Capital markets big data ‘still at an early stage’ says Thomson Reuters
Most capital markets firms are still not using big data and even those that do often lack a concerted strategy, according to a new report commissioned by Thomson Reuters.
The survey, which was carried out by analyst firm Aite, reported that only 5% of the 423 firms contacted felt willing or able to talk about their big data programmes, and that those with an active programme were usually only focused on specific, narrow areas. The findings suggest that relatively little has changed since the Centre of Economics and Business Research released a report in June 2013 which said that current accounting methods do not capture the importance of big data, and that lack of awareness of data’s potential hampers policy decision making.
Big data is defined as a strategy or technology that deals with data problems that are too large, too fast or too complex for conventional database or processing technology. The concept of big data is often linked to velocity – the speed of data delivery and processing; volume – the amount of data that must be managed or processed; and variety, the range of different data sets that must be dealt with, including structured and unstructured data. Big data can often be measured in petabytes, – 1015 bytes. For example, eBay runs two data warehouses storing 87 petabytes of data in total.

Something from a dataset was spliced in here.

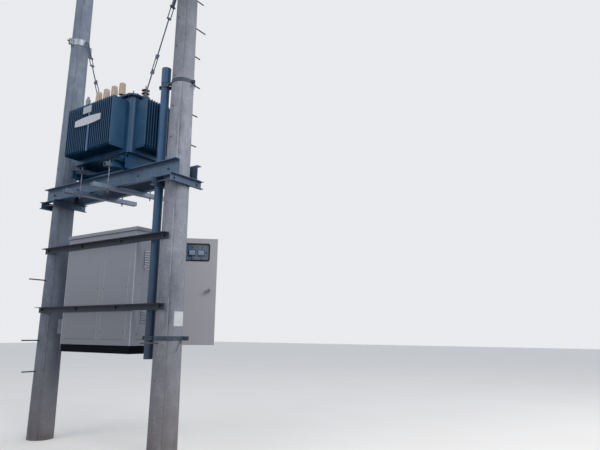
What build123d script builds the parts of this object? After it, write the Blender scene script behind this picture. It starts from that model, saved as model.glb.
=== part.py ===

Current investments in big data are largely focused on revenue generation at the front office. Firms are looking for insights, speed of response and future scalability from big data. It should come as no surprise therefore that the most popular use cases for big data are analytics for trading and quantitative research. The report notes that in the capital markets, areas such as tick data and HFT provide good examples of large data sets and a high velocity of data.
One of the challenges facing capital markets firms is combining siloed data sets from areas such as different asset classes and attempting to cross-reference data in near real time. The need to do this is being driven by regulations such as EMIR and MiFID II as well as Dodd-Frank, which all mandate greater transparency, as well as by changing economic realities and shifting flows following the financial crisis. However, the Thomson Reuters report warns that inadequate technical knowledge is currently holding back progress.

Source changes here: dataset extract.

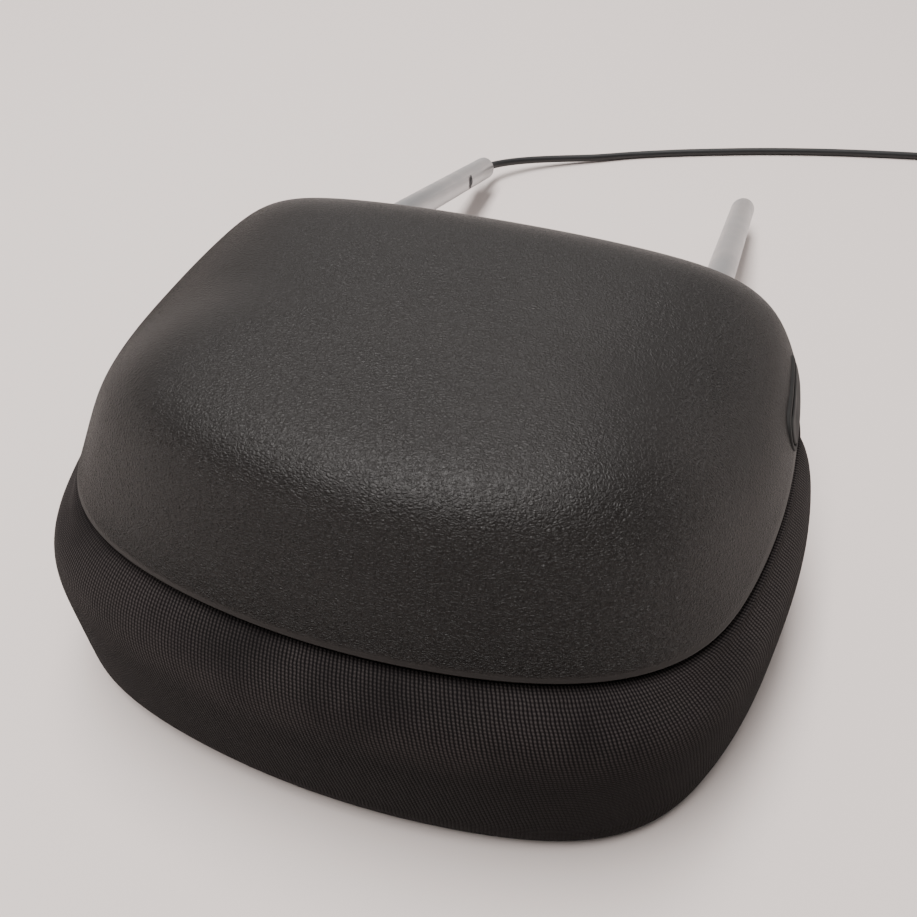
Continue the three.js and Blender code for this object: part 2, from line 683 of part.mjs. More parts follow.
addPiece("rear_shell", rearShell(), "shell");
addPiece("button_bezel", buttonBezel(), "button");
addPiece("side_button", sideButton(), "button");
addPiece("push_rod", pushRod(), "darkSteel");
addPiece("button_spring", buttonSpring(), "darkSteel");
addPiece("lock_pawl", lockPawl(), "darkSteel");
addPiece("pawl_pin", pawlPin(), "steel");
addPiece("pawl_spring", pawlSpring(), "darkSteel");
addPiece("left_post", leftPost(), "steel");
addPiece("right_post", rightPost(), "steel");
addPiece("cross_tube", crossTube(), "steel");
addPiece("base_plate", basePlate(), "carrier");
BOSSES.forEach((place, i) => addPiece(`plate_screw_${i + 1}`, plateScrew(place), "darkSteel"));
[[-1, "left"], [1, "right"]].forEach(([side, name]) => {
  addPiece(`post_collar_${name}`, postCollar(side), "carrier");
  addPiece(`post_clamp_${name}`, postClamp(side), "darkSteel");
  addPiece(`clamp_screw_${name}_1`, clampScrew(side, -1), "darkSteel");
  addPiece(`clamp_screw_${name}_2`, clampScrew(side, 1), "darkSteel");
  addPiece(`guide_bush_${name}`, guideBush(side), "nylon");
  addPiece(`guide_rod_${name}`, guideRod(side), "steel");
  addPiece(`rod_clip_${name}`, rodClip(side), "darkSteel");
});
addPiece("release_actuator", actuator(), "connector");
addPiece("inner_lead", innerLead(), "cable");
addPiece("cable_grommet", cableGrommet(), "rubber");
addPiece("cable_lead", cableLead(), "cable");
addPiece("cable_coil", coilRing(), "cable");
addPiece("cable_tail", cableTail(), "cable");
addPiece("connector_housing", connectorHousing(), "connector");
addPiece("connector_clip", connectorClip(), "connector");
[1, 2].forEach((i) => addPiece(`terminal_${i}`, terminalPin(i), "brass"));
addPiece("cushion_carrier", cushionCarrier(), "carrier");
addPiece("foam_pad", foamPad(), "foam");
addPiece("cushion_cover", coverBowl(), "fabric");
addPiece("ratchet_rack", ratchetRack(), "nylon");

export default headrest;
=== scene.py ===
import json
import math

import bmesh
import bpy
import numpy as np
from mathutils import Matrix, Vector


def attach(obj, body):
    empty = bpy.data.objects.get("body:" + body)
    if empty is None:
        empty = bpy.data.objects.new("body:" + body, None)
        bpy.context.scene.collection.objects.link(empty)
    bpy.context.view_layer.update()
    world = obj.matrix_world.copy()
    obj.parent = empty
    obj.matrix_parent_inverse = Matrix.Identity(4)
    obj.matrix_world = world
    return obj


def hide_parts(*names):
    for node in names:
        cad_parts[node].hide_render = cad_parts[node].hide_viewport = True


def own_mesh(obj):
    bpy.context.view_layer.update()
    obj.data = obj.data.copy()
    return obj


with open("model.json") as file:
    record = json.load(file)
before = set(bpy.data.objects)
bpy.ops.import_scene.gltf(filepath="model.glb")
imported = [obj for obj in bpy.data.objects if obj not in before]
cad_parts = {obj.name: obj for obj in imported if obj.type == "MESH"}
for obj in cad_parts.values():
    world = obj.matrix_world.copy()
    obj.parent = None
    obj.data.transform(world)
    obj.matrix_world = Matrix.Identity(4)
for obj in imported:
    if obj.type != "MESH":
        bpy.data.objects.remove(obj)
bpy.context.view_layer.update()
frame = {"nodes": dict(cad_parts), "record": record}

MM = 0.001

# ---------- driving sizes, in millimetres ----------

SHELL_PLAN = {
    "half": 111.9, "near": 92.0, "far": 82.2, "powers": (6.3, 10.7), "tapers": (0.06, 0.034),
    "side_crown": 0.082, "end_crowns": (0.219, 0.031),
}
CUSHION_PLAN = {
    "half": 121.3, "near": 104.7, "far": 87.6, "powers": (7.5, 4.4), "tapers": (0.054, 0.036),
    "side_crown": 0.131, "end_crowns": (0.166, 0.035),
}
HEAD_SHIFT = -1.1
PARTING_Z = 63.9
PARTING_RISE = 0.052
PARTING_BOW = 5.1
PARTING_BOW_POWER = 2.6
APRON_DROP = 12
APRON_START = 30
APRON_LENGTH = 50
SHELL_RISE = 39.0
SHELL_LEAN = -2.0
SHELL_POWER = 4.0
SHELL_FLARE = 0.144
NEAR_POWER = 12.0
NEAR_FLARE = 0.22
NEAR_START = 17
SHELL_WALL = 3.0
LIP_RADIUS = 0.8
CUSHION_MID_Z = 13.1
CUSHION_POWERS = (8.4, 8.0)
COVER_WALL = 2.0
COVER_COLUMNS = 168
COVER_SWELL = 0.8
HEM = ((1.5, 2.0), (4.4, 2.4), (6.0, 4.4), (6.2, 6.5))
LIP_GAP = 1.8
SKIRT_PLAN = {"half": 96, "near": 69, "far": 73, "powers": (3.0, 4.3), "tapers": (0.07, 0.037),
              "side_crown": 0, "end_crowns": (0, 0)}
TRAY_Z = 43.7
FOAM_TOP = 49.5
FOAM_INSET = 1.2

POST_X = 73.1
POST_RADIUS = 6.0
POST_BORE = 4.4
POST_SLOPE = math.radians(16.2)
POST_TIP = (266.3, 12.95)
POST_LENGTH = 265
POST_HOLE = {"radius": 9, "from_y": 100, "to_y": 70}
NOTCH = {"inward": 42, "outward": 6.8, "half_size": (2.2, 3.0, 8.0)}

CABLE_DIAMETER = 4.0
COIL_CENTRE = (208, 364)
COIL_RADII = (24, 20)
COIL_TURNS = 3.25

BUTTON = {"y": 37, "z": 73, "length": 36, "height": 9, "inner": 98, "proud": 0.5}
BUTTON_HOLE = {"margin": 3.0, "from_x": 92, "to_x": 125}
SPRING = {"seat": 82.4, "end": 97.7, "y": 37, "z": 69.6, "radius": 3.5, "wire": 1.0, "turns": 5}
RIB_PITCH = 1.15
STITCH_PITCH = 0.95
RIB_LEAN = 0.26


# ---------- camera ----------

def add_camera():
    """The viewing angle of the photograph: turned 20 degrees, looking 44 degrees down."""
    turn, pitch, roll = math.radians(20.33), math.radians(44.18), math.radians(-0.906)
    forward = Vector((-math.sin(turn) * math.cos(pitch), math.cos(turn) * math.cos(pitch),
                      -math.sin(pitch)))
    level = Vector((math.cos(turn), math.sin(turn), 0))
    upward = level.cross(forward)
    right = level * math.cos(roll) + upward * math.sin(roll)
    up = upward * math.cos(roll) - level * math.sin(roll)
    data = bpy.data.cameras.new("camera")
    data.sensor_width = 36
    data.lens = 36.62
    data.clip_start = 0.01
    camera = bpy.data.objects.new("camera", data)
    bpy.context.scene.collection.objects.link(camera)
    turned = Matrix((right, up, -forward)).transposed().to_4x4()
    camera.matrix_world = Matrix.Translation(Vector((84.68, -209.5, 267.23)) * MM) @ turned
    bpy.context.scene.camera = camera


add_camera()


# ---------- mesh helpers ----------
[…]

About half of the firms that responded to the survey had or are planning to hire a data scientist in the next two years, and about the same proportion had already made some investment in big data. But the report emphasised that data scientists need more than just a strong mathematical ability – they will also need communication skills and business aptitude, because the data question is becoming more important within financial institutions.
“If the data scientist does not understand the industry dynamics and drivers, then there is much higher chance of data misinterpretation as they are unable to properly sanity check the models and assumptions they are working with,” warns Aite in the report.

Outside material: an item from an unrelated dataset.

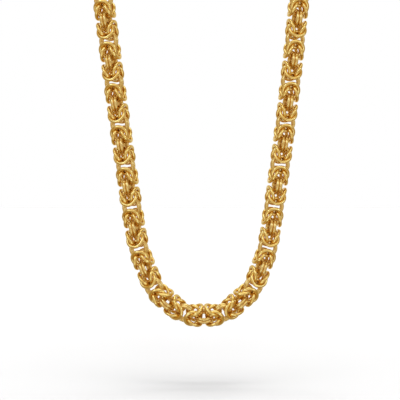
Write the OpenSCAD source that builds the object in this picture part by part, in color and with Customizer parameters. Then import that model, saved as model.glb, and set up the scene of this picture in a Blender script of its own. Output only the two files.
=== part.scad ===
// Byzantine chain necklace: six equal round links repeat all the way round the loop.
// A unit is a pair of connector links, then a knot of two pairs that are folded back
// through each other, and each unit is turned a quarter turn from the one before.

/* [Links] */
// Wire thickness of every link
wire_d = 1.2; // [1:0.05:1.2]
// Clear bore of every link
link_bore = 5.4; // [5.4:0.1:5.7]
// Twist of the chain about its own line on the left strand, degrees
twist_left = 20; // [15:1:24]
// Twist of the chain about its own line on the right strand, degrees
twist_right = 12; // [8:1:18]
// Further twist where the chain turns at the bottom, degrees
twist_bottom = 16; // [14:1:18]

/* [Front] */
// Distance from the nape forward to the hanging front of the loop
front_depth = 88; // [84:1:92]
// Height from the top ends of the linked front up to the nape
nape_rise = 35; // [30:1:40]
// Steepness of the left strand at its top end, degrees from level
left_top_slope = 83; // [82:0.5:84]
// Steepness of the right strand at its top end, degrees from level
right_top_slope = 85; // [84:0.5:86]

/* [Back] */
// Diameter of the plain stretch that goes round the neck out of sight
back_d = 8; // [7:0.5:8]
// How far each strand rises before it turns back round the neck
neck_rise = 46; // [40:1:50]
// How far the loop stays wide before it turns in behind the neck
nape_spread = 50; // [44:1:56]

/* [Clasp] */
// Diameter of the clasp's barrel
barrel_d = 5; // [4:0.5:6]
// Length of the clasp's barrel
barrel_l = 12; // [11:0.5:13]

/* [Hidden] */

gold = [0.87, 0.65, 0.27];
link_r = (link_bore + wire_d) / 2;
round_steps = 48;

// Straight weave, in link radii: half the gap of a pair of connectors, how far a knot
// link sits off the line and beyond its connector, its lean, and one unit's length.
pair_half = 0.2073 * link_r;
knot_side = 0.647 * link_r;
knot_step = 1.389 * link_r;
knot_lean = 24;
pitch = 2.623 * link_r;

// Slack that a knot takes up beside an edge-on connector, for each side's full turn:
// the near pair closes in, the far pair spreads on the inside and tucks on the outside.
full_turn = 21.5;
near_in = 0.089 * link_r;
near_close = 0.082 * link_r;
near_upright = 2.7;
far_inner_out = 0.065 * link_r;
far_inner_side = 0.246 * link_r;
far_inner_lean = 29.5;
far_outer_in = 0.192 * link_r;
far_outer_close = 0.161 * link_r;
far_outer_upright = 13.9;
hinge_in = 0.27 * link_r;
next_in = 0.171 * link_r;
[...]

Big data can also be combined with cloud technology, and outside the capital markets this is often the case. For example, Cloudera was founded in 2008 to deliver Apache Hadoop, which is a Java-based tool that is often associated with big data processing. The main advantage is the cost reduction and scalability naturally associated with cloud, because the technology basically eliminates the upfront cost of IT investment and maintenance of hardware and software. However, capital markets firms remain cautious about the use of public cloud technology in commercially sensitive areas. While the private cloud is preferred for large sell-side firms, these are generally more costly and therefore Aite points out that they may not bring down the costs of big data support “in any significant manner”.
Despite the challenges, the report suggests that the future is likely to see much more focus on client retention, compliance function support and enterprise risk management and governance. In particular, as tough new regulations increase the emphasis on transparency, data management is expected to become more important. Education and viable use cases are also expected to drive up adoption in the years ahead.
“A good example of a revenue generating focus for big data is in the area of sentiment analysis,” said the report. “Big data can be used to drive front office trading strategies, as well as to determine the valuation of individual securities. Using this information, [including Twitter and blogs] traders are able to determine whether various market participants are bullish or bearish and formulate investment strategies accordingly.”
The report also adds that sentiment and news can be used to produce a price for a security, which can then be compared to the market value to see if it is undervalued or overvalues, providing an opportunity for arbitrage. Big data can also be used to better meet regulatory compliance requirements. For example, Dodd-Frank requires financial institutions to respond to regulatory investigations within a 72-hour period – an obligation that often entails trade reconstruction and reporting. A big data strategy that helps a large sell-side firm to better organise its data, for example by reorganising a network of 100 data warehouses into a more manageable system, would be useful. Firms need to recognise that their data storage strategy needs to change via the addition of a focus on tiered storage, placing the data sets of most importance on faster devices and allowing other sets to be less readily accessible but more cheaply stored, added Aite.
“Big data in capital markets is a long way off being considered mature,” said the report. “It has yet to reach a tipping point in usage. A key part of the future growth of big data strategy within the capital markets will be the continued education of staff about its benefits and uses. Delivering tangible returns on investment in insights, speed of response and future scalability will enable further investment in big data across other areas of business. Big data has no end point, but must be continually refined over time.”